:: Written instruction ::
Will you quote only the lines starting at the one that contains "Recreate this object" and ending with the last line of the listing below, inclusive?

:: Data for processing ::

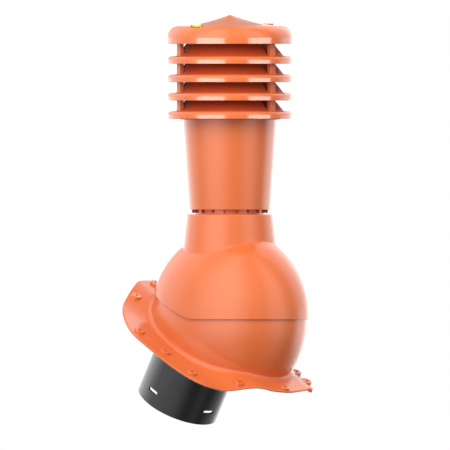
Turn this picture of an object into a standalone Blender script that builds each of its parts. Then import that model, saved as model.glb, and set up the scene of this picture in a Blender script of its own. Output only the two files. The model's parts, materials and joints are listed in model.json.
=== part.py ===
# Roof ventilation outlet: a louvred and capped pipe on a ball hood, which tilts on a base
# that is shaped to a waved metal tile. A duct spigot hangs through the roof below.
#
# Metres, +Z up, +X down the roof slope. The origin is where the pipe's axis meets the
# underside of the base flange's valley. Sizes marked "above the ball" are measured up the
# pipe's axis from the centre of the ball, and those of the base from the same centre at
# right angles to the roof.

import math

import bmesh
import bpy
from mathutils import Matrix, Vector

# Fits and facets
CLEARANCE = 0.0003
BALL_GAP = 0.0006
PIPE_STEPS = 24
BALL_STEPS = 40
BALL_RINGS = 12
BOSS_STEPS = 8
HOLE_STEPS = 6

# Roof and waved tile sheet
ROOF_PITCH = math.radians(30.6)
CREST_DROP = 0.0265
WAVE_HEIGHT = 0.018
CREST_HALF_WIDTH = 0.041
VALLEY_HALF_WIDTH = 0.1025
SHEET = 0.003

# Base flange: how far its edge stands out from the drum on each side
RIDGE_MARGIN = 0.0292
EAVE_MARGIN = 0.0337
PAN_MARGIN = 0.0485
FAR_MARGIN = 0.0075

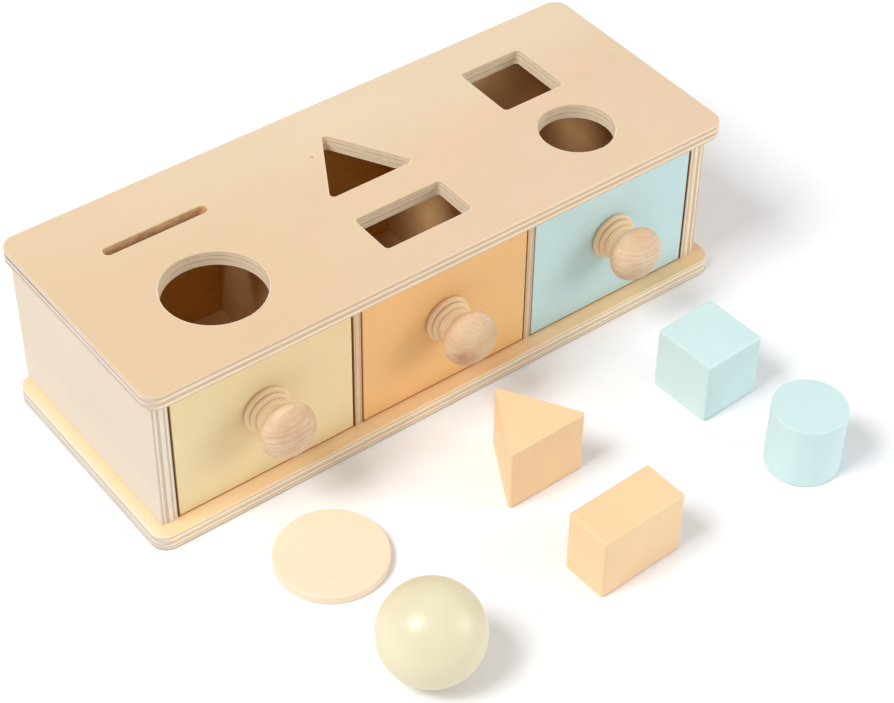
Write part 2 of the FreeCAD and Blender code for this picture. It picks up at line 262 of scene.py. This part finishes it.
def wood_tones(light, dark, tint, ply_light=(246, 225, 197), ply_dark=(216, 192, 162)):
    """The colours of one board: its veneer's three tones, its light and dark layers, and the painted
    highlight on its rim.
    """
    ply_light = srgb(*ply_light)
    ply_dark = srgb(*ply_dark)
    return {
        "light": srgb(*light),
        "dark": srgb(*dark),
        "tint": srgb(*tint),
        "pore": lighter(srgb(*dark), 0.72),
        "ply_light": ply_light,
        "ply_mid": lighter(ply_light, 0.86),
        "ply_dark": ply_dark,
        "ply_deep": lighter(ply_dark, 0.74),
        "glue": lighter(ply_dark, 0.42),
        "rim": lighter(ply_light, 1.04),
    }


TOP_TONES = wood_tones((225, 199, 168), (218, 190, 156), (224, 197, 169))
BASE_TONES = wood_tones((249, 218, 175), (239, 202, 154), (245, 211, 165),
                        (252, 235, 209), (226, 204, 175))
LEFT_TONES = wood_tones((217, 204, 184), (212, 198, 176), (218, 203, 182),
                        (240, 231, 214), (210, 196, 174))
RIGHT_TONES = wood_tones((228, 208, 180), (220, 198, 168), (226, 204, 174))
DIVIDER_TONES = wood_tones((214, 184, 150), (204, 172, 136), (210, 178, 142),
                           (226, 198, 164), (208, 178, 144))
DRAWER_TONES = wood_tones((240, 198, 143), (228, 184, 126), (235, 192, 135),
                          (242, 202, 146), (228, 186, 130))
# Painted shade: the blue drawer's walls are a darker copy of the others.
BLUE_DRAWER_SHADED_TONES = wood_tones((204, 158, 112), (192, 146, 98), (200, 154, 106),
                               (208, 164, 120), (194, 148, 106))
REAR_TONES = wood_tones((231, 181, 92), (219, 167, 76), (227, 175, 84),
                        (234, 186, 100), (220, 170, 88))
# Painted light: the blue drawer's rear wall is a paler copy of the others.
BLUE_REAR_LIT_TONES = wood_tones((253, 214, 156), (244, 200, 142), (250, 210, 150),
                             (254, 216, 160), (242, 200, 146))

# The top's face: the seed and colour of each kind of patch, and the places that differ from the rest.
TOP_PATCHES = ((3.1, srgb(232, 196, 164)), (8.7, srgb(222, 202, 165)))
BACK_STRIP = srgb(228, 208, 178)
WARM_LEFT = srgb(218, 189, 152)
KNOT = (-14.5, 33.2, 101.6)
KNOT_RADIUS = 0.75
KNOT_BROWN = srgb(120, 84, 48)
HALF_DEPTH = 69.0 * MM
# The openings: the part of the top that they lie in, and the colours of their walls and rims: painted
# light on the walls, a painted highlight on the near rims and the lip, and painted shade on the far rims.
OPENINGS_REACH = (160 * MM, 60 * MM)
TO_BACK_RIGHT = (0.61, 0.79)
HOLE_WALL_PAINTED_LIGHT = srgb(255, 236, 204)
HOLE_LINE = srgb(142, 106, 68)
HOLE_LIP_HIGHLIGHT = srgb(255, 240, 220)
FRONT_LEFT_RIM_SHADE = srgb(214, 188, 152)
BACK_RIGHT_RIM_HIGHLIGHT = srgb(255, 242, 222)
# The coin slot is routed and rubbed smooth, so its walls show no layers.
SLOT_MIDDLE = (-108.3 * MM, 31.5 * MM)
SLOT_REACH = (31.5 * MM, 4.5 * MM)
SLOT_WALL = srgb(250, 203, 150)
SLOT_SHADE = srgb(84, 48, 22)
# A dark glue line shows on the top's left edge.
LEFT_EDGE = -174.0 * MM
GLUE_LINE = srgb(120, 104, 78)
# Left-facing edges get a darker, cooler tint, which is painted light. The base has a paler left margin
# and a painted contact shadow on its lowest layer and underside.
LEFT_FACING_PAINTED_TINT = srgb(232, 238, 252)
MARGIN_WIDTH = 6.0 * MM
MARGIN_PALE = srgb(240, 224, 194)
LOWEST_LAYER_PAINTED_SHADOW = srgb(150, 126, 98)
SIDE_HEIGHT = 93.0 * MM
LEFT_FOOT = srgb(224, 213, 196)
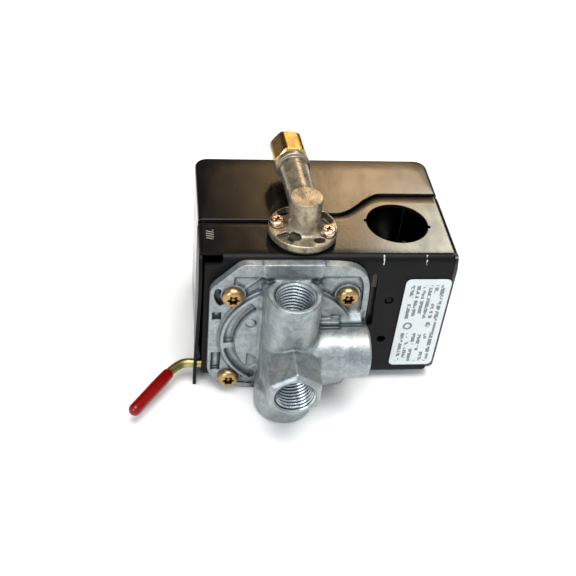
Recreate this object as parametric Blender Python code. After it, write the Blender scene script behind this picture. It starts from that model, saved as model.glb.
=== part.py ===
"""A four-port pressure switch for an air compressor, lying on its side with the tank port forward.

Sizes are in millimetres in the switch's own frame: X runs across the case from its left wall,
Y runs back from the outer face of the port plate, and Z runs up from the surface it lies on.
The meshes are scaled to metres, and one empty carries them so that the origin is under the middle.
"""

import math

import bmesh
import bpy
from mathutils import Matrix, Vector

MM = 0.001
GAP = 0.3  # clearance between neighbouring pieces

# Case
CASE_W, CASE_H, CASE_D = 89.1, 60.0, 58.6
SHEET = 1.2
PLATE_BOTTOM = 3.6  # lower face of the frame's bottom wall
COVER_CORNER = 4.8
SEAM_LEFT, SEAM_MIDDLE, SEAM_RIGHT = 20.3, 24.3, 36.2  # how far back the cover starts along the top
TONGUE = 9.0  # how far the frame reaches in under the cover
KNOCKOUT, KNOCKOUT_R = (70.3, 18.8), 11.1  # half-inch conduit knockout in the top wall

# Port manifold
DIAPHRAGM = (31.2, 26.6)  # X, Z of the diaphragm and of the middle of the four screws
SCREW_SPAN = 39.2
CROSS = (31.4, -11.0, 26.5)  # where the four port axes meet
PORT_R, PORT_DEPTH, PASSAGE_R = 6.1, 13.0, 3.2
TUBE_R, TUBE_TOP, BOSS_R, BOSS_TOP = 9.0, 53.0, 10.8, 15.0
HEX_FLATS, HEX_MOUTH = 17.6, -32.5
STUB_R, STUB_END = 9.4, 58.9
FLANGE_FACE, DOME_FACE = -3.5, -6.0
DOME_R = 23.4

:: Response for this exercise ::
Recreate this object as parametric Blender Python code. After it, write the Blender scene script behind this picture. It starts from that model, saved as model.glb.
=== part.py ===
"""A four-port pressure switch for an air compressor, lying on its side with the tank port forward.

Sizes are in millimetres in the switch's own frame: X runs across the case from its left wall,
Y runs back from the outer face of the port plate, and Z runs up from the surface it lies on.
The meshes are scaled to metres, and one empty carries them so that the origin is under the middle.
"""

import math

import bmesh
import bpy
from mathutils import Matrix, Vector

MM = 0.001
GAP = 0.3  # clearance between neighbouring pieces

# Case
CASE_W, CASE_H, CASE_D = 89.1, 60.0, 58.6
SHEET = 1.2
PLATE_BOTTOM = 3.6  # lower face of the frame's bottom wall
COVER_CORNER = 4.8
SEAM_LEFT, SEAM_MIDDLE, SEAM_RIGHT = 20.3, 24.3, 36.2  # how far back the cover starts along the top
TONGUE = 9.0  # how far the frame reaches in under the cover
KNOCKOUT, KNOCKOUT_R = (70.3, 18.8), 11.1  # half-inch conduit knockout in the top wall

# Port manifold
DIAPHRAGM = (31.2, 26.6)  # X, Z of the diaphragm and of the middle of the four screws
SCREW_SPAN = 39.2
CROSS = (31.4, -11.0, 26.5)  # where the four port axes meet
PORT_R, PORT_DEPTH, PASSAGE_R = 6.1, 13.0, 3.2
TUBE_R, TUBE_TOP, BOSS_R, BOSS_TOP = 9.0, 53.0, 10.8, 15.0
HEX_FLATS, HEX_MOUTH = 17.6, -32.5
STUB_R, STUB_END = 9.4, 58.9
FLANGE_FACE, DOME_FACE = -3.5, -6.0
DOME_R = 23.4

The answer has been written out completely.